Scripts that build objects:
★ ★ ★ ★

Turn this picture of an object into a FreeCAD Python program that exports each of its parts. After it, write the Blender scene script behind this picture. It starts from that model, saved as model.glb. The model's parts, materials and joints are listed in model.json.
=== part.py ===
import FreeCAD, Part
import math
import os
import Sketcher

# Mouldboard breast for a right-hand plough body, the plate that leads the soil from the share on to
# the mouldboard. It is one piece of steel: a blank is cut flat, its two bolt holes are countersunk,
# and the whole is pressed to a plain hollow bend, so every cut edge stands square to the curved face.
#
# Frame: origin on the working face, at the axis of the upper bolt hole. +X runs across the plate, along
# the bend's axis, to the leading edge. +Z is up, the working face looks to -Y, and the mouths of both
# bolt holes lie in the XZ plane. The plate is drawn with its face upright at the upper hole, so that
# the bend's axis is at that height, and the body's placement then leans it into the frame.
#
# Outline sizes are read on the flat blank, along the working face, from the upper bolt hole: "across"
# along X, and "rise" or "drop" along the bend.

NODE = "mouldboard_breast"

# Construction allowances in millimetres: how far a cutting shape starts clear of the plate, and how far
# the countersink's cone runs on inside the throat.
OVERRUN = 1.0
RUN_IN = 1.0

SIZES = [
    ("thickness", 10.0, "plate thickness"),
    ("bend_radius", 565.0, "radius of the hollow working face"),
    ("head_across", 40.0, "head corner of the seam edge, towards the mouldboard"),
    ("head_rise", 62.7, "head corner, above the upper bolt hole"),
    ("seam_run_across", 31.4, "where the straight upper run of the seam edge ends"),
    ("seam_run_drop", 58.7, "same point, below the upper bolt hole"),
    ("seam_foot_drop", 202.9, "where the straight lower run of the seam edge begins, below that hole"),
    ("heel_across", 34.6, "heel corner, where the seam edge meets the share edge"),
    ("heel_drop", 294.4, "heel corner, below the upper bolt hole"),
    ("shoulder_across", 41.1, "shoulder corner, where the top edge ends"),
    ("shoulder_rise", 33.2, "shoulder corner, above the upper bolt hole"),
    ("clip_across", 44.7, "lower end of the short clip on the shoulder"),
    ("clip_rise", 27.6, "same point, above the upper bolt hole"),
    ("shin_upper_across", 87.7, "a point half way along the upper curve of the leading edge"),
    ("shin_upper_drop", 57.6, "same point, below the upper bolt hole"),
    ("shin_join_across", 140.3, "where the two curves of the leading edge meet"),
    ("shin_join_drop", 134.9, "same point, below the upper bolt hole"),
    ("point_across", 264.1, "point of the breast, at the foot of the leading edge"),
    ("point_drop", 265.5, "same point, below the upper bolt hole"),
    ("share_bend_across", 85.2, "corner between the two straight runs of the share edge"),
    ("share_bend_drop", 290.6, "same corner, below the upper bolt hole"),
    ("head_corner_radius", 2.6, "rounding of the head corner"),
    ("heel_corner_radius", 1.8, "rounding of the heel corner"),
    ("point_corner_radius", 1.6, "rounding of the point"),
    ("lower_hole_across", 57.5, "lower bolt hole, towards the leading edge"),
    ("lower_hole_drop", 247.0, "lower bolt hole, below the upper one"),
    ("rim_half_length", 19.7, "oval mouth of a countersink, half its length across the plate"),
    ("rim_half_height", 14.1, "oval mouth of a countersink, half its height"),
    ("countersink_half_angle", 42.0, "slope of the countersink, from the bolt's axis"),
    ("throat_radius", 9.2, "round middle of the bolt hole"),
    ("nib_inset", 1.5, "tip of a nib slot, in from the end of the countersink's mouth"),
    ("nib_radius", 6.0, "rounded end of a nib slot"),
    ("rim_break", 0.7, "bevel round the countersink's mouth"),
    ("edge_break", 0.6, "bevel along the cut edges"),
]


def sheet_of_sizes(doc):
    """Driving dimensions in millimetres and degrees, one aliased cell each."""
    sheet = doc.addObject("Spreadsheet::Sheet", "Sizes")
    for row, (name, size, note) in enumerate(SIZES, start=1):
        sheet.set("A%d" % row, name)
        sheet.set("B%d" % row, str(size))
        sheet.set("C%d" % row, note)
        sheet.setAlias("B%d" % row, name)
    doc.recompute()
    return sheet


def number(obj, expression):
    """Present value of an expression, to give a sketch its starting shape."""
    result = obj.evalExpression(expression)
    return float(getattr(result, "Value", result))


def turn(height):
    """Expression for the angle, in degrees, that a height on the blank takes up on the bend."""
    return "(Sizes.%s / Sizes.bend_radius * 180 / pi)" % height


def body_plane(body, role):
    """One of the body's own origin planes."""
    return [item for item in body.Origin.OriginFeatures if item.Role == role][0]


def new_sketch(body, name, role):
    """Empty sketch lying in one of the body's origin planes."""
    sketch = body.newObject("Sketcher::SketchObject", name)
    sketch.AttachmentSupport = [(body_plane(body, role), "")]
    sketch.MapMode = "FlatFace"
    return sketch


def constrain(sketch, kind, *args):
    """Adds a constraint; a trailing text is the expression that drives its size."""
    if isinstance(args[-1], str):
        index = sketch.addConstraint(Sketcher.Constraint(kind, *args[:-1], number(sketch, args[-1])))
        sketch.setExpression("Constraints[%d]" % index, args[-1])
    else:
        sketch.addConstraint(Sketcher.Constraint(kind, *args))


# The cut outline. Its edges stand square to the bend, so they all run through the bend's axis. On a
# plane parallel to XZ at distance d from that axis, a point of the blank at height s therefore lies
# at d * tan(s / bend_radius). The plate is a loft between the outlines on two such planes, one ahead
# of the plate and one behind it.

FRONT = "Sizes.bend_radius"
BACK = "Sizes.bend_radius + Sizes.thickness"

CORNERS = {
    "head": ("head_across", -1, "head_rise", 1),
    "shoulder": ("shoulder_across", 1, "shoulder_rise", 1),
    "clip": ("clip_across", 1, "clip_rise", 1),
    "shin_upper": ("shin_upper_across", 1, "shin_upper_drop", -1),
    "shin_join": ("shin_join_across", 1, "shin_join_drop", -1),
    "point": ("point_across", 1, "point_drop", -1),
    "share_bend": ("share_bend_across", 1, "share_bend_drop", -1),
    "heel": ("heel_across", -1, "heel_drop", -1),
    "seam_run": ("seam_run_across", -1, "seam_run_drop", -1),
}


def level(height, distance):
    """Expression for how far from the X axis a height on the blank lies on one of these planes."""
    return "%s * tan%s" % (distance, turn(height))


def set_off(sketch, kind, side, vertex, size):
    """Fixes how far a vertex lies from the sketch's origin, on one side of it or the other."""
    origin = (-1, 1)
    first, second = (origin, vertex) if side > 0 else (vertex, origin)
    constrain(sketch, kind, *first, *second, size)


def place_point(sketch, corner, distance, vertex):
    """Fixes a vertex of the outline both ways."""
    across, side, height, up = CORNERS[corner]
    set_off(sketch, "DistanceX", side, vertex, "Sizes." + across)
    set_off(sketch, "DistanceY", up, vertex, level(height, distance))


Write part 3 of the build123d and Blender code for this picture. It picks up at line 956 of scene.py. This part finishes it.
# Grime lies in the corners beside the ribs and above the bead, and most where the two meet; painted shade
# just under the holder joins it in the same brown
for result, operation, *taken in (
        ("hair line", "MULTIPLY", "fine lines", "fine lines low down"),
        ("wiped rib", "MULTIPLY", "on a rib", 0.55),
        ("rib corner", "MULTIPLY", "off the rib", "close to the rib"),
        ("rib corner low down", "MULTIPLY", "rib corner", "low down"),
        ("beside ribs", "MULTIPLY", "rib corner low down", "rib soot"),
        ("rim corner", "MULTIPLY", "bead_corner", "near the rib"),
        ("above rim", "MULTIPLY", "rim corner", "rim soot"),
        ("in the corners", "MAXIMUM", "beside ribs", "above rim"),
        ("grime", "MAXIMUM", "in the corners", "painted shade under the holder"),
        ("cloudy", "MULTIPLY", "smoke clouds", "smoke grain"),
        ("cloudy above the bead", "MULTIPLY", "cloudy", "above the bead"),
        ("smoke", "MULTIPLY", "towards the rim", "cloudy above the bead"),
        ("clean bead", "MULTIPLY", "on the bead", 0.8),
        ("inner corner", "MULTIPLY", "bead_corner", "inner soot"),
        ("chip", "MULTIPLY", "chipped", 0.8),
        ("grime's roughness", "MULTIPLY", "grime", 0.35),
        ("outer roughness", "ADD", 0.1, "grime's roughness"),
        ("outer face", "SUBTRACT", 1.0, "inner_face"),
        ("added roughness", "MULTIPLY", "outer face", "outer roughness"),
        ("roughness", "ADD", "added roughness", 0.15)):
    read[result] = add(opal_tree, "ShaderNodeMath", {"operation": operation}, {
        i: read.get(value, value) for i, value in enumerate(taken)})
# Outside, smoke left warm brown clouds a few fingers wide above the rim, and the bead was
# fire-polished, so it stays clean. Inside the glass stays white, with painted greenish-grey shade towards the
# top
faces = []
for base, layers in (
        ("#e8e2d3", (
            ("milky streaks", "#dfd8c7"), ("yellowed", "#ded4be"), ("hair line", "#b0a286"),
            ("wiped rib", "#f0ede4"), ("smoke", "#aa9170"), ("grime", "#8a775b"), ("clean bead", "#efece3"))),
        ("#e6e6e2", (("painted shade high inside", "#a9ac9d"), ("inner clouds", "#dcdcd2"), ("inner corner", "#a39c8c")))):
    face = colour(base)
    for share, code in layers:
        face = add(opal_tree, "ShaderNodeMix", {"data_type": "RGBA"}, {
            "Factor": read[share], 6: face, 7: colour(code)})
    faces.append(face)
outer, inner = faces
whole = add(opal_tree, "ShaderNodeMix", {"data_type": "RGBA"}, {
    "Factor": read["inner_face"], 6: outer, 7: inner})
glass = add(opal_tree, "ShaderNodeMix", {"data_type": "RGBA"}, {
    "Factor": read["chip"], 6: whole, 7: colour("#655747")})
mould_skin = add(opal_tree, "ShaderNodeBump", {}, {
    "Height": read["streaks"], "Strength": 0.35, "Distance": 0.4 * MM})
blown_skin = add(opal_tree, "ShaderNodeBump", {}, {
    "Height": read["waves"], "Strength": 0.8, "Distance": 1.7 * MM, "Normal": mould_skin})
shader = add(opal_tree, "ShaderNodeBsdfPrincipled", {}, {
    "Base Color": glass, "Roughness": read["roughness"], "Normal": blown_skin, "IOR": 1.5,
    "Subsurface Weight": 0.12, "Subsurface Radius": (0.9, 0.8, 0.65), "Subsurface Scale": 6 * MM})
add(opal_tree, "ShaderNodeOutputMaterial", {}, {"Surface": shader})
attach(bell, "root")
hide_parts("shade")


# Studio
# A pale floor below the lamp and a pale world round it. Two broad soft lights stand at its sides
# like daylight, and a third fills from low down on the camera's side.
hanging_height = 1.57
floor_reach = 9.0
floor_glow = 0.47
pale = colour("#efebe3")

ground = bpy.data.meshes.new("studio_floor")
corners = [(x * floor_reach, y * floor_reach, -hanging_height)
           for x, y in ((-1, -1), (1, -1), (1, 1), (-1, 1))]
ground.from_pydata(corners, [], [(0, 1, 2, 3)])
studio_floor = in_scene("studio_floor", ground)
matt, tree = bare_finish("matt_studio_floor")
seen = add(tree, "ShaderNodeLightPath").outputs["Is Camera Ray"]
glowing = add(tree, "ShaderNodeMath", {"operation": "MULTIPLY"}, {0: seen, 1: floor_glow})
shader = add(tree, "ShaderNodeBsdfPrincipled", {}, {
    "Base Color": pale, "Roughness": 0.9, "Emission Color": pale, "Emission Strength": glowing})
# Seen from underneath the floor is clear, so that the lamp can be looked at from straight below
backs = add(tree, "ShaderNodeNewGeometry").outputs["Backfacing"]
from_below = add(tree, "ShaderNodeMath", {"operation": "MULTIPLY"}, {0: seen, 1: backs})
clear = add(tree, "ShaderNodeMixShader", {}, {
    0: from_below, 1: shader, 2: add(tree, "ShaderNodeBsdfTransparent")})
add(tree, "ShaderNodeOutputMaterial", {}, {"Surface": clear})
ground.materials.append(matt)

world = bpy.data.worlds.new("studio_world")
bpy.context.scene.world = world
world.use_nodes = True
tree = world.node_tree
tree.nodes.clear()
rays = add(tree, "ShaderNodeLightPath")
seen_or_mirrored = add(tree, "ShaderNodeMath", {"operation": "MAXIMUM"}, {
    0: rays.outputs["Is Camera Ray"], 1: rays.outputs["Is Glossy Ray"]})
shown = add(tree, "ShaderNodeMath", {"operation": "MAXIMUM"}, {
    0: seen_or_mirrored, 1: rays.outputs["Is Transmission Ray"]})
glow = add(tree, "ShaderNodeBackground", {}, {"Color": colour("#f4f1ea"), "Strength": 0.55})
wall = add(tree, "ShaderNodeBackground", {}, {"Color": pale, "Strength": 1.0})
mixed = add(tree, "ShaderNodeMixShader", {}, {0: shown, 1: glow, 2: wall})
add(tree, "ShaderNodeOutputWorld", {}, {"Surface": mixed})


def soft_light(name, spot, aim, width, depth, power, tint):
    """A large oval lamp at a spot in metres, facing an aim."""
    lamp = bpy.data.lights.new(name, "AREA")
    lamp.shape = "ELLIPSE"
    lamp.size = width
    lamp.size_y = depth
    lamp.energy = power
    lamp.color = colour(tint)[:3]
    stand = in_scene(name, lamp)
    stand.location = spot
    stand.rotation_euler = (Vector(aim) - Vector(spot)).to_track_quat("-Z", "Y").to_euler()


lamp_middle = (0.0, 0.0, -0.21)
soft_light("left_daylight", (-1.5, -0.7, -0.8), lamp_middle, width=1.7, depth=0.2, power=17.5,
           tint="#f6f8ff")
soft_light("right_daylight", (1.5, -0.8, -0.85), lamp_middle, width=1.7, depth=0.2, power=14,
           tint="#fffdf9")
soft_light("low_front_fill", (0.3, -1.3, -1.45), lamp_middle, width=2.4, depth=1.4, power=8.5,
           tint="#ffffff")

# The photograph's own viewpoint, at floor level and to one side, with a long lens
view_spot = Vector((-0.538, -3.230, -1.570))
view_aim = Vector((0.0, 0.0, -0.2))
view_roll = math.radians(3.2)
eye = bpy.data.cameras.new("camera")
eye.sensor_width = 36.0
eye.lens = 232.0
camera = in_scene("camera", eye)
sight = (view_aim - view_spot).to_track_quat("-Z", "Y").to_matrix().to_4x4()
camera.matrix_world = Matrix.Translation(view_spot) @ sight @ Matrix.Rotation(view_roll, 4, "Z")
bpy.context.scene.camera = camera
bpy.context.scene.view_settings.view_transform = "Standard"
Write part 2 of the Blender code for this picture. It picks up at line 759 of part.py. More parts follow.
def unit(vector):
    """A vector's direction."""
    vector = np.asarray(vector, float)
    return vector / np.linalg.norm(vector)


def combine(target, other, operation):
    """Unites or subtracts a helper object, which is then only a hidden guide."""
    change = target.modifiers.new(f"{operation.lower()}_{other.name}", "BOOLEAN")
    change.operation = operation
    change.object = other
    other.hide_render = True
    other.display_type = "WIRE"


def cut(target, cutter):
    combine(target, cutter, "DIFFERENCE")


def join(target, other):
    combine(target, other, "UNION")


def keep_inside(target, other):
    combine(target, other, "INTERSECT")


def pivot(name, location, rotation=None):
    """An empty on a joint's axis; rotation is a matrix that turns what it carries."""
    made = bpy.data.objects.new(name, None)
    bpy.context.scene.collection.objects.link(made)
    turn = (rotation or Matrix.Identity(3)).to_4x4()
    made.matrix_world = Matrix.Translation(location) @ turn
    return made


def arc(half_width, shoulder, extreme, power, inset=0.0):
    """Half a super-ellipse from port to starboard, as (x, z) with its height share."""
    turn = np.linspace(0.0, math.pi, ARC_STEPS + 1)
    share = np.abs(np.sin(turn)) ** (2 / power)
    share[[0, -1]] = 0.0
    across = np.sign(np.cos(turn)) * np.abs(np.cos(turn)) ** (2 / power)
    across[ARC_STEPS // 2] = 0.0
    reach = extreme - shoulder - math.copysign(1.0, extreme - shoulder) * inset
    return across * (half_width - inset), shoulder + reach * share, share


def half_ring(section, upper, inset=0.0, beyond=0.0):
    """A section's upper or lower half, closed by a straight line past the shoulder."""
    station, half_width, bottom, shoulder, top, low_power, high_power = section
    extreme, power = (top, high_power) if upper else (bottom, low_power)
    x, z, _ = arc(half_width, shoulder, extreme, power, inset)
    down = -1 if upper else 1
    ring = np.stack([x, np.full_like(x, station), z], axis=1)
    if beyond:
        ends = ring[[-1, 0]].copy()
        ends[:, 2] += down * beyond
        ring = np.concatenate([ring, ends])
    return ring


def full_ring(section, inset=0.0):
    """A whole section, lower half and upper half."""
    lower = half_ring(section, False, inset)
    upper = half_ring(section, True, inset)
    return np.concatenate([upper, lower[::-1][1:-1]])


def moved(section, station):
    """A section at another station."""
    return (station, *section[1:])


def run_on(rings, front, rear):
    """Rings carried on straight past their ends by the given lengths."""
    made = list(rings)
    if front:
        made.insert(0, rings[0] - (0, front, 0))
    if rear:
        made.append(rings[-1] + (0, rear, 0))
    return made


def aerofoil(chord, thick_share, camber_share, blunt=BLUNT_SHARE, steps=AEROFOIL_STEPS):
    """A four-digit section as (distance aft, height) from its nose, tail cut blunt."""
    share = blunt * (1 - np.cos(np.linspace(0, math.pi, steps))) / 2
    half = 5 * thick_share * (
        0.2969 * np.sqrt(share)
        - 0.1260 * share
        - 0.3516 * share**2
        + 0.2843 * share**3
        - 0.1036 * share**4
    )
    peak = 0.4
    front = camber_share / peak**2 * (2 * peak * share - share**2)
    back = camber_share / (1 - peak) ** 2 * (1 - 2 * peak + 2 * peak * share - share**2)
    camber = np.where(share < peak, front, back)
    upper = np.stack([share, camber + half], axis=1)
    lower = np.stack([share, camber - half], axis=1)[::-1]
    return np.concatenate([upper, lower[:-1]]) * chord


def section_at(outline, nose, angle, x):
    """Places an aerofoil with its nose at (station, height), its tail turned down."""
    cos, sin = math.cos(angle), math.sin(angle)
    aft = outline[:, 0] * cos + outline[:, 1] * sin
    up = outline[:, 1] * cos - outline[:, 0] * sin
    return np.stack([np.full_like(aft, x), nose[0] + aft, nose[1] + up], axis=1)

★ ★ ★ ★

Repeat exactly the lines from the first line of the records above through the line containing "RUN_IN = 1.0", both included, and nothing else.

Turn this picture of an object into a FreeCAD Python program that exports each of its parts. After it, write the Blender scene script behind this picture. It starts from that model, saved as model.glb. The model's parts, materials and joints are listed in model.json.
=== part.py ===
import FreeCAD, Part
import math
import os
import Sketcher

# Mouldboard breast for a right-hand plough body, the plate that leads the soil from the share on to
# the mouldboard. It is one piece of steel: a blank is cut flat, its two bolt holes are countersunk,
# and the whole is pressed to a plain hollow bend, so every cut edge stands square to the curved face.
#
# Frame: origin on the working face, at the axis of the upper bolt hole. +X runs across the plate, along
# the bend's axis, to the leading edge. +Z is up, the working face looks to -Y, and the mouths of both
# bolt holes lie in the XZ plane. The plate is drawn with its face upright at the upper hole, so that
# the bend's axis is at that height, and the body's placement then leans it into the frame.
#
# Outline sizes are read on the flat blank, along the working face, from the upper bolt hole: "across"
# along X, and "rise" or "drop" along the bend.

NODE = "mouldboard_breast"

# Construction allowances in millimetres: how far a cutting shape starts clear of the plate, and how far
# the countersink's cone runs on inside the throat.
OVERRUN = 1.0
RUN_IN = 1.0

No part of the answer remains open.